Serat juga bisa menarik keluar cairan empedu, yang banyak mengandung kolesterol, dari dalam tubuh dan sisa-sisa metabolisme senyawa kimia yang sulit dikeluarkan melalui urine, lalu membuangnya bersama-sama dengan feses. Di samping itu, serat dapat memicu pertumbuhan mikroba penghasil asam laktat yang dapat membersihkan usus besar. Semua fungsi yang dikerjakan oleh serat dalam saluran pencernaan secara tidak langsung telah terbukti dapat mencegah terjadinya kanker, terutama kanker usus.
Bisa menurunkan risiko
Secara umum, WCRF dan AICR melaporkan, dengan pengaturan makanan saja kita dapat mencegah terjadinya kanker. Orang yang menghindari makanan tercemar dan mengonsumsi makanan seimbang dengan sayuran dan buah-buahan melebihi 400 g per hari mempunyai risiko 30 – 40% lebih kecil untuk terkena kanker jenis apa pun.

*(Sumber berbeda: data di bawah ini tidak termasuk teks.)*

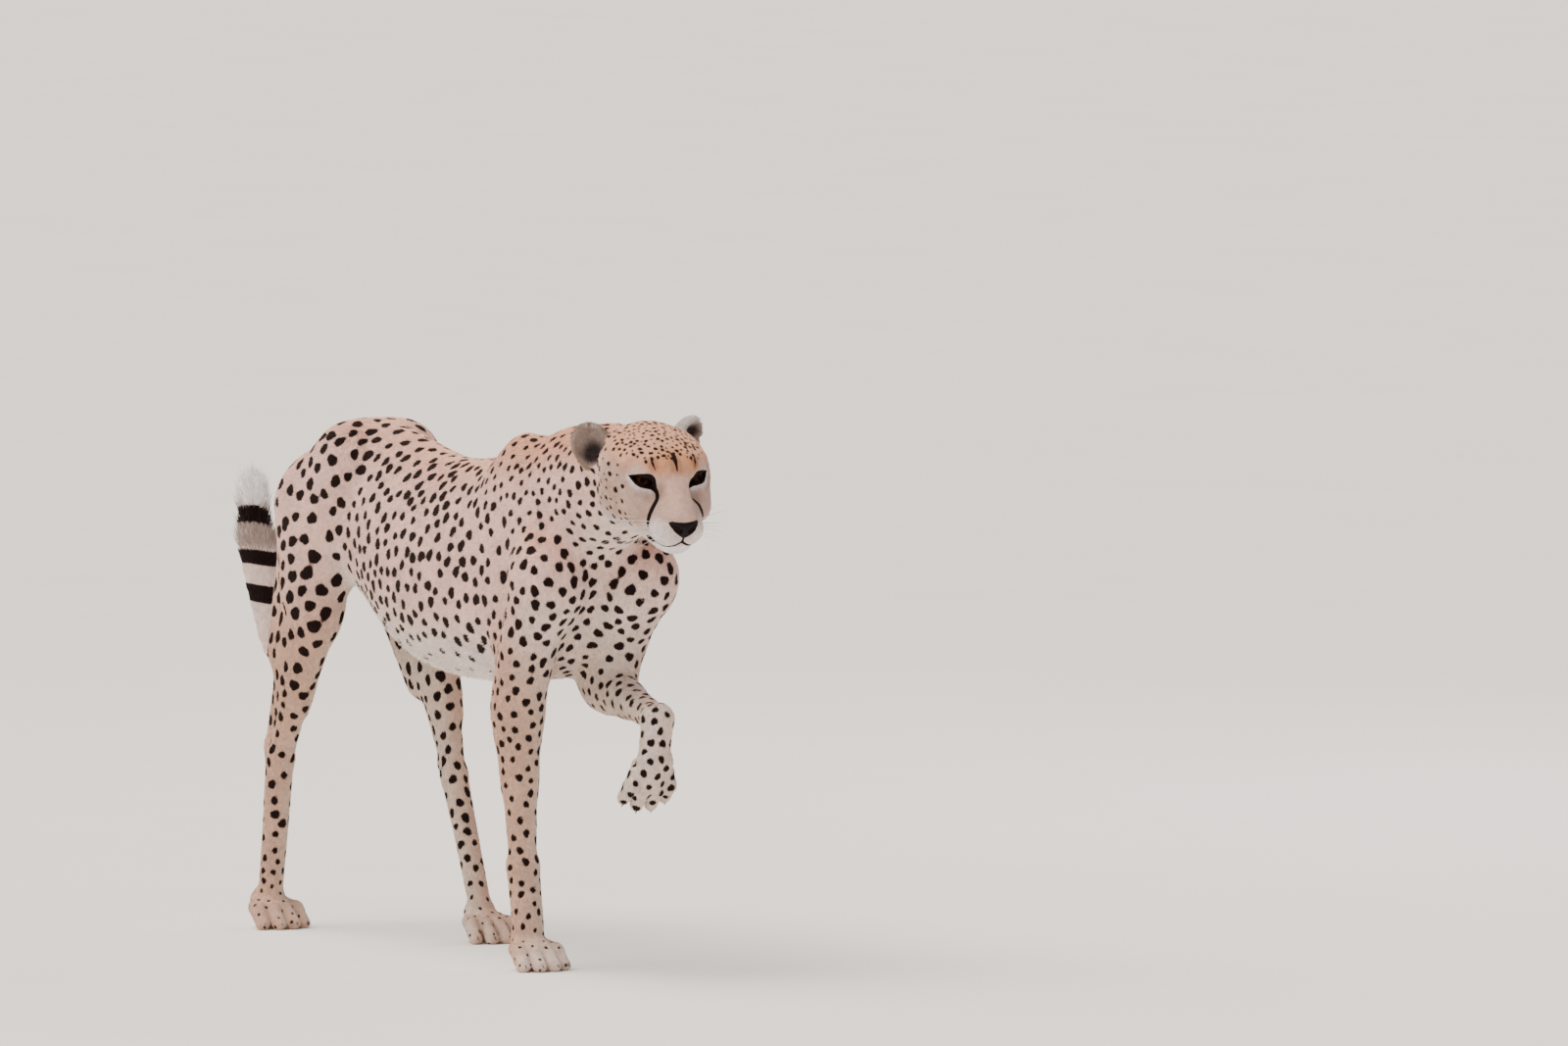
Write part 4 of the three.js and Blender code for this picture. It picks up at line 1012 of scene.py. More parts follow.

Tentu saja, angka itu berbeda untuk setiap jenis kanker. Untuk kanker lambung, kolon, dan rektum, yang lokasinya memang terpajan langsung oleh makanan, risiko kanker dapat diturunkan 66 – 75%. Risiko kanker esofagus (kerongkongan) bisa turun 50 – 75% dan 33 – 50% pada kanker pankreas. Namun, untuk kanker paru-paru pada perokok pencegahan lewat makanan menurunkan risiko 20 – 30%. Sementara untuk kanker prostat, indung telur, dan kanker leher rahim penurunan risiko “hanya” 10 – 20%.
Jadi, dengan cara gampang sebenarnya kanker bisa dicegah. Pepatah “Lebih baik mencegah daripada mengobati” pun menjadi amat tepat bila bicara soal kanker.